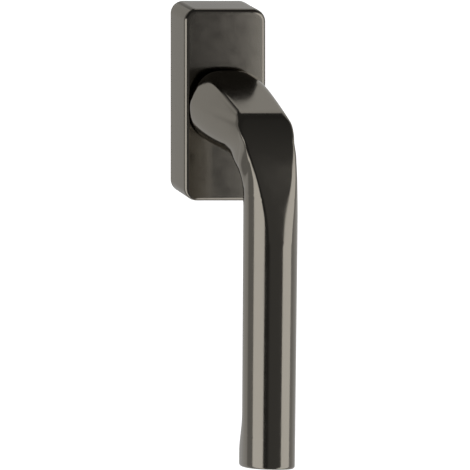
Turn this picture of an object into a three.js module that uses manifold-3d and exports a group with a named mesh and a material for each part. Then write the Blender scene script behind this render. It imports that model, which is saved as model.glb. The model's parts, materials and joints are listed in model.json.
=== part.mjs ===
// Tilt-and-turn window handle: a lever on a rectangular rose with its detent mechanism.
// Millimetres. Origin on the spindle axis in the mounting plane, +Z up, the room on the -Y side.
import * as THREE from 'three';
import { mergeVertices } from 'three/addons/utils/BufferGeometryUtils.js';
import Module from 'manifold-3d';

const wasm = await Module();
wasm.setup();

// ---------------------------------------------------------------- driving dimensions
// "Depth" is always measured from the mounting plane towards the room, so y = -depth.
const ROSE_WIDTH = 28.4;
const ROSE_HEIGHT = 67;
const ROSE_DEPTH = 12;
const ROSE_CORNER = 4.4;
const ROSE_EDGE = 1.5;
const COVER_WALL = 1.3;
const COVER_LIFT = 2;
const COVER_HOLE = 10.6;
const GUIDE_BACK = 9.75;

const SCREW_SPACING = 43;
const SPINDLE_SIDE = 7;
const SPINDLE_REACH = 25;
const SPINDLE_TOP = 23;
const SQUARE_HOLE = SPINDLE_SIDE + 0.15;
const PIN_DEPTH = 12;
const PIN_RADIUS = 1;
const PIN_LENGTH = 18.4;

const HUB_DEPTH = ROSE_DEPTH + COVER_LIFT + 0.2;
const HUB_RADIUS = 13.9;
const NECK_TAPER = 0.0048;
const SHANK_RADIUS = 9.5;
const SHANK_FOOT = 9.9;
const NECK_RADIUS = 6.8;
const NECK_END = 8.25;

const GRIP_RADIUS = 8.5;
const GRIP_DEPTH = 45.75;
const GRIP_END = -114.75;
const GRIP_LEAN = 0.019;
const GRIP_BOW = 0.0028;
const GRIP_TAPER = 0.0025;
const GRIP_FLARE = 4.2;
const END_SLOPE = 0.25;
const HUB_FLANK = 14.7;
const FLANK_SLOPE = 0.179;
const FLANK_DRAFT = 0.38;
const KNEE_WIDTH = 9.7;
const FACET_RADIUS = 63;
// Radii by which the lever's faces melt into each other.
const BLEND_TOP = 1;
const BLEND_LOW = 13.1;
const BLEND_DEPTH = 50.7;
const FLANK_SOFT = 2;
const TOP_SOFT = 1.6;
const FACET_SOFT = 1.3;
const END_SOFT = 1.2;
const FACET_FOOT = -35.3;
const TOP_START = 13;
const TOP_SLOPE = 0.318;

const PLATE_THICK = 2.6;
const HOUSING_TOP = 8.4;
const HOUSING_OUTER = 12.3;
const HOUSING_INNER = 11.5;
const LID_THICK = 1.1;
const LID_SCREW_Z = 14;
const ROTOR_RADIUS = 9.6;
const ROTOR_BASE = 3.4;
const ROTOR_THICK = 4;
const RING_INNER = 9.9;
const BALL_RADIUS = 1.3;
const BALL_DEPTH = ROTOR_BASE + ROTOR_THICK / 2;
const BALL_REST = 8.25;
const SPRING_FOOT = 4.6;

const ROUND = 40;

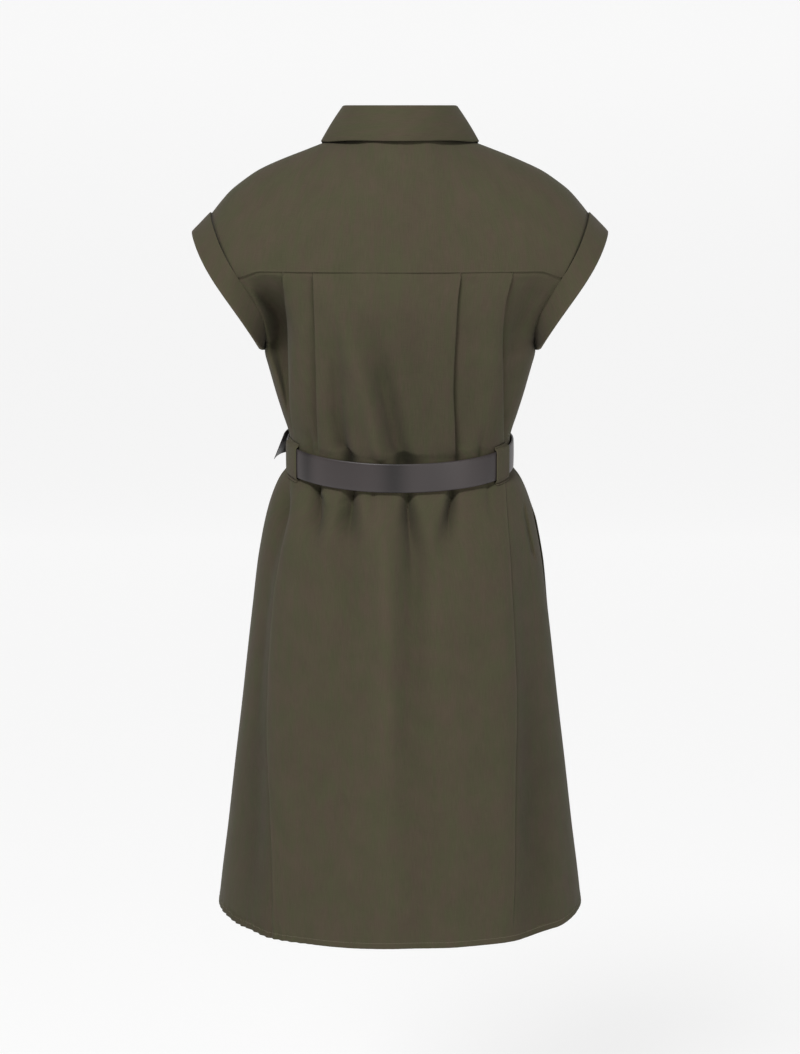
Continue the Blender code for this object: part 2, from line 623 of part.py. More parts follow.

◆ ◆ ◆ ◆ ◆ ◆ ◆

Task details
Track down the lines that include the word "from" and copy them.

Exercise output
import * as THREE from 'three';
import { mergeVertices } from 'three/addons/utils/BufferGeometryUtils.js';
import Module from 'manifold-3d';
// "Depth" is always measured from the mounting plane towards the room, so y = -depth.
Continue the Blender code for this object: part 2, from line 623 of part.py. More parts follow.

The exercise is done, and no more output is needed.